/---

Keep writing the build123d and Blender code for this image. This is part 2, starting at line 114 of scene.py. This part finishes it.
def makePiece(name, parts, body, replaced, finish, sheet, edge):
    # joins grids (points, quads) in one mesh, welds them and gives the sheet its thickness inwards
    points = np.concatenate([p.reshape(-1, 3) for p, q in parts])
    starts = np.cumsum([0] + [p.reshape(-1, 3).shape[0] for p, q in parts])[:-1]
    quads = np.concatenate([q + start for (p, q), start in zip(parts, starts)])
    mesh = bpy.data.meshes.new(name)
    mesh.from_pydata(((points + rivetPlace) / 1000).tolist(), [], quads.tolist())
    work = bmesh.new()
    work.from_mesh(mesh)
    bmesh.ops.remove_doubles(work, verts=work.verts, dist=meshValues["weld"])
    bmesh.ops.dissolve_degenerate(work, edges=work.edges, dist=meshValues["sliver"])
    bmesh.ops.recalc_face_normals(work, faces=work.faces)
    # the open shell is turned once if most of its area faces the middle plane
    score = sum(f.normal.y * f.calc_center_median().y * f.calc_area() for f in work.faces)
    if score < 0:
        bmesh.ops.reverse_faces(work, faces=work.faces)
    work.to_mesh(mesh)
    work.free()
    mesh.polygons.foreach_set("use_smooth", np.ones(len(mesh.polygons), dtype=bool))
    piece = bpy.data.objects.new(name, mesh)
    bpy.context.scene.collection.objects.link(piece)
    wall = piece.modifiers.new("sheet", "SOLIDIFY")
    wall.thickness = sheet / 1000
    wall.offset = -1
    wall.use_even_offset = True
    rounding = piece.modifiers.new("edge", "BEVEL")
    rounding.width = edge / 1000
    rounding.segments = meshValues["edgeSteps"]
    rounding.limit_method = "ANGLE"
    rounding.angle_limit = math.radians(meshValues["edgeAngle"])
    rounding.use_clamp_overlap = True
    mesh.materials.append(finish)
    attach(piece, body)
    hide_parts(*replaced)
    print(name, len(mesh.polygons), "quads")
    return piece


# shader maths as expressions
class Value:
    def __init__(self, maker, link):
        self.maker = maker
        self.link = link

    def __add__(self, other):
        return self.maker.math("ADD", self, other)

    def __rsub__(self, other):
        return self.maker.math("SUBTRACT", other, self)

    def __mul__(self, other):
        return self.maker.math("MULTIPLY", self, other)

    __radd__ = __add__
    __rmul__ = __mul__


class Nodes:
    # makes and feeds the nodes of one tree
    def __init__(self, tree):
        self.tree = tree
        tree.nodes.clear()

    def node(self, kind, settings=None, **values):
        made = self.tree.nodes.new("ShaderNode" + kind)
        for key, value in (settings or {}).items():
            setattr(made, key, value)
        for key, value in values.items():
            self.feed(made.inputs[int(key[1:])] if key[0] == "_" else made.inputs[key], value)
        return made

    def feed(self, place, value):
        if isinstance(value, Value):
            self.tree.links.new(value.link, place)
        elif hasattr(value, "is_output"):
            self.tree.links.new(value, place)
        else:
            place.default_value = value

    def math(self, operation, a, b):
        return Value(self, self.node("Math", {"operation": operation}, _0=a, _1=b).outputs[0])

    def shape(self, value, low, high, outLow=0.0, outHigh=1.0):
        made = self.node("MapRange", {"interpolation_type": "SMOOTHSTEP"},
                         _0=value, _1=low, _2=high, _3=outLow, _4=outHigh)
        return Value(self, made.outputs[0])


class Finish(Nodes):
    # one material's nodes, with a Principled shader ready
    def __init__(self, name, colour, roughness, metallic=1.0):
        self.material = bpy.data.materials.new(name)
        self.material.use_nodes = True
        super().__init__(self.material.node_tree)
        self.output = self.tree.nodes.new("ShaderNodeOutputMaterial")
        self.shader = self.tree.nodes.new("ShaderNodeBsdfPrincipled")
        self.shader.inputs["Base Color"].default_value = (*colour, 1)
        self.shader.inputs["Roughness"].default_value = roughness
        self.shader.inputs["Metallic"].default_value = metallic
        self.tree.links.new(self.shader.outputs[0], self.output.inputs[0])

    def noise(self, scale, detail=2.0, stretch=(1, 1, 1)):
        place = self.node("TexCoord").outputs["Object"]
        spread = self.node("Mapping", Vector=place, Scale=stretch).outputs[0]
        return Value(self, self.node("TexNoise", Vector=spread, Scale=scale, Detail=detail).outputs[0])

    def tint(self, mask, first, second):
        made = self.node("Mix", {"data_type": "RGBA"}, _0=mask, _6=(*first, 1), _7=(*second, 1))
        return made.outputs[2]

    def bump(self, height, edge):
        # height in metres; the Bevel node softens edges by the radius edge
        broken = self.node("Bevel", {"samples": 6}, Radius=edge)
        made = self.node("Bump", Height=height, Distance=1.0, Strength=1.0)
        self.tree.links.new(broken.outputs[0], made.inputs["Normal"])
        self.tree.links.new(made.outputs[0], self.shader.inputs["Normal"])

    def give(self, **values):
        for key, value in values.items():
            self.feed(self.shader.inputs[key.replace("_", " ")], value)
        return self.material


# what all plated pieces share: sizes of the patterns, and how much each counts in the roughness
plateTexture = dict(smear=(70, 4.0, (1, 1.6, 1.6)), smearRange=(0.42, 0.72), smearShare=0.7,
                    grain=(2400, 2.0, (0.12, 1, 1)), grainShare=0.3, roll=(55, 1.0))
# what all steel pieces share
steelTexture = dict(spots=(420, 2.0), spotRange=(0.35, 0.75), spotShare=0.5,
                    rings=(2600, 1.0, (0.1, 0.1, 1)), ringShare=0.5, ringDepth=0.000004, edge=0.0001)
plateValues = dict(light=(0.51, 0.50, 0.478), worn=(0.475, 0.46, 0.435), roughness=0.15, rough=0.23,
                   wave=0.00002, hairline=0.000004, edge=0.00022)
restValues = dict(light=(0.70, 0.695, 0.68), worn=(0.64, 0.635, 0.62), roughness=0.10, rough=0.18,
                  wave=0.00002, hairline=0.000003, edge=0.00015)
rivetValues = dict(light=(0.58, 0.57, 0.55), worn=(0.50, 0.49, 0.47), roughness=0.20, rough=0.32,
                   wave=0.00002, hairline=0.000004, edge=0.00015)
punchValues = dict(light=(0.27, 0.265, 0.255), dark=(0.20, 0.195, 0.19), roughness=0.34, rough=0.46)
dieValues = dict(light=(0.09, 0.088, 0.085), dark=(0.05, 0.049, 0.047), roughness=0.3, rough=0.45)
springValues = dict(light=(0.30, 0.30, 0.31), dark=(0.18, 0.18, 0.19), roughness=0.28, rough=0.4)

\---

▸ **PROBLEM DETAILS**: List the lines of the material in which the word "scene" occurs.

▸ **ANSWER TO THIS TASK**:
Keep writing the build123d and Blender code for this image. This is part 2, starting at line 114 of scene.py. This part finishes it.
    bpy.context.scene.collection.objects.link(piece)